Ta mission porte sur l’écologie et le développement durable, que pourrais-tu nous dire sur cette différence entre la France et la Côte d’Ivoire ?

En Côte d’Ivoire, les questions liées à l’écologie et au développement durable gagnent peu à peu en importance, ce qui est très encourageant. Cependant, il reste encore beaucoup à faire, car la sensibilisation de la population sur ces sujets est encore limitée. En France, les pratiques sont bien plus avancées : le tri des déchets est obligatoire, les poubelles sont omniprésentes dans les rues, et les entreprises doivent respecter des réglementations strictes. Ici, en Côte d’Ivoire, les déchets finissent souvent dans les rues, mais aussi sur les plages, dans l’océan et dans la lagune, polluant les espaces naturels et menaçant la biodiversité. La gestion des déchets est donc un véritable défi environnemental, et beaucoup de déchets sont brûlés sans tri préalable, ce qui a des impacts écologiques et sanitaires majeurs.

Les réalités sont très différentes, mais plusieurs acteurs, dont Moi Jeu Tri, œuvrent pour améliorer la situation, ce qui est porteur d’espoir. Adapter les activités au contexte local n’est pas toujours simple, surtout sans une bonne compréhension des modes de pensée. L’environnement n’est pas forcément un sujet prioritaire pour de nombreux Ivoiriens. En revanche, lorsque l’on aborde les conséquences des déchets sur la santé, l’intérêt est plus marqué. Par exemple, lorsque j’explique que les plastiques jetés dans la lagune et l’océan se décomposent en microplastiques, ingérés par les poissons que nous consommons ensuite, cela interpelle fortement. Les effets du plastique sur la santé, comme l’accumulation dans l’organisme et la libération de substances toxiques, sont des préoccupations qui suscitent des réactions.

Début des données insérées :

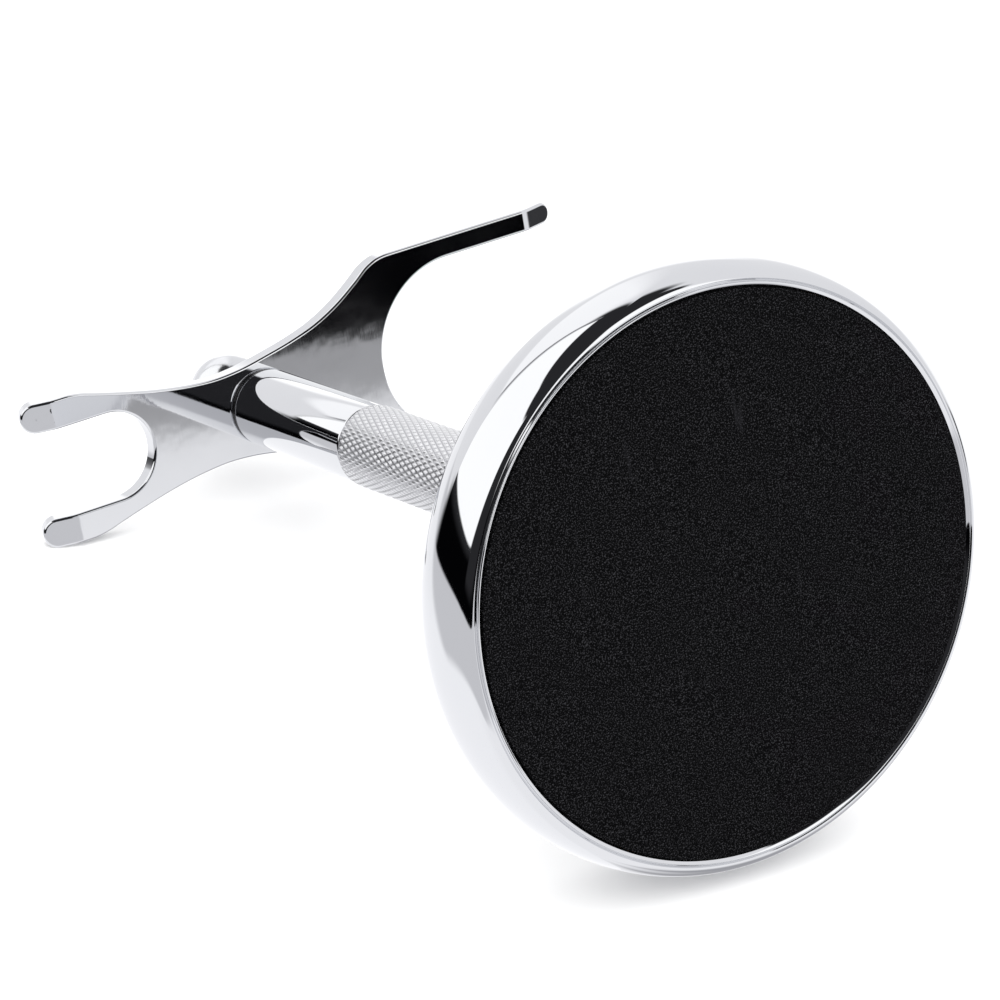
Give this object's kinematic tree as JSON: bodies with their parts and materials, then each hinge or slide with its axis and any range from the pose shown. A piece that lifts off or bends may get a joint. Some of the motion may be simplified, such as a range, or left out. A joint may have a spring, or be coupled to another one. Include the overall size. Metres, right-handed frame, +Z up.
{
  "type": "razor stand",
  "caption": "Free-standing chrome stand: weighted round base, knurled and smooth post, and a plate with a wide fork for a shaving brush and a narrow fork for a razor.",
  "frame": {"origin": "centre of the base's underside, on the post's axis", "axes": "+Z up the post, +X towards the wide brush fork, -X towards the narrow razor fork"},
  "size_m": [0.085, 0.0716, 0.1274],
  "materials": {
    "chrome_base": "polished chrome plate",
    "chrome_knurl": "chrome plate over diamond knurl",
    "chrome_post": "polished chrome plate",
    "chrome_fork": "polished chrome plate",
    "chrome_knob": "polished chrome plate",
    "ballast_iron": "rough cast",
    "zinc_steel": "zinc plated",
    "turned_brass": "turned",
    "hardboard": "pressed board",
    "adhesive_film": "clear film",
    "eva_foam": "matt closed-cell foam",
    "nylon": "black nylon"
  },
  "bodies": {
    "base": {"base_shell": "chrome_base", "base_ballast": "ballast_iron", "base_bolt": "zinc_steel", "bolt_washer": "zinc_steel", "lock_washer": "zinc_steel", "jam_nut": "zinc_steel", "pad_board": "hardboard", "pad_adhesive": "adhesive_film", "base_pad": "eva_foam"},
    "post_carrier": {"post_seat_washer": "nylon"},
    "post": {"knurled_grip": "chrome_knurl", "section_stud": "zinc_steel", "post_tube": "chrome_post", "tube_plug_lower": "turned_brass", "tube_plug_upper": "turned_brass", "fork_seat_washer": "nylon"},
    "fork": {"fork_plate": "chrome_fork"},
    "knob_carrier": {"knob_washer": "chrome_knob"},
    "knob": {"knob_stud": "zinc_steel", "knob": "chrome_knob"}
  },
  "joints": [
    {"name": "post_lift", "type": "slide", "parent": "base", "child": "post_carrier", "axis": [0, 0, 1], "range_m": [0, 0.0068]},
    {"name": "post_unscrew", "type": "hinge", "parent": "post_carrier", "child": "post", "pos_m": [0, 0, 0.0145], "axis": [0, 0, 1], "range_deg": [0, 3060]},
    {"name": "fork_swivel", "type": "hinge", "parent": "post", "child": "fork", "pos_m": [0, 0, 0.111], "axis": [0, 0, 1], "continuous": true},
    {"name": "knob_lift", "type": "slide", "parent": "post", "child": "knob_carrier", "axis": [0, 0, 1], "range_m": [0, 0.0068]},
    {"name": "knob_unscrew", "type": "hinge", "parent": "knob_carrier", "child": "knob", "pos_m": [0, 0, 0.1143], "axis": [0, 0, 1], "range_deg": [0, 3060]}
  ],
  "couplings": [
    {"joint": "post_unscrew", "follows": "post_lift", "rad_per_m": 7854},
    {"joint": "knob_unscrew", "follows": "knob_lift", "rad_per_m": 7854}
  ]
}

J’ai aussi remarqué que l’impact de chiffres concrets est puissant. Expliquer qu’Abidjan produit 280 tonnes de déchets plastiques par jour, dont 270 tonnes finissent dans la lagune (soit l’équivalent de 55 éléphants), ou que nous consommons indirectement jusqu’à 5 grammes de plastique par semaine, crée un véritable choc.

Voir ces réactions montre l’importance d’adapter notre discours en fonction de la culture locale, en prenant soin de trouver le bon angle pour faire passer le message efficacement.

Quel conseil donnerais-tu à une personne souhaitant s’engager en tant que volontaire en Côte d’Ivoire ?

Pour une personne souhaitant s’engager comme volontaire en Côte d’Ivoire, je conseillerais d’aborder cette expérience avec ouverture d’esprit, curiosité, et patience. Travailler ici demande une grande capacité d’adaptation : les méthodes de travail, les attentes, et les rythmes peuvent différer de ce que l’on connaît, surtout si l’on vient d’un contexte occidental. Il est essentiel de prendre le temps de comprendre les dynamiques locales.

Je recommande également d’être prêt à sortir de sa zone de confort, tant sur le plan personnel que professionnel. Il peut y avoir des défis, comme la barrière linguistique avec le “nouchi” (l’argot local) ou le contexte urbain d’Abidjan, marqué par des embouteillages et un rythme de vie unique. Mais avec de l’adaptabilité, on peut en tirer une expérience humaine très enrichissante.

La Côte d’Ivoire est un pays riche en diversité culturelle et en initiatives locales, et s’engager ici offre une belle opportunité de découvrir d’autres perspectives et de participer à des projets porteurs de sens.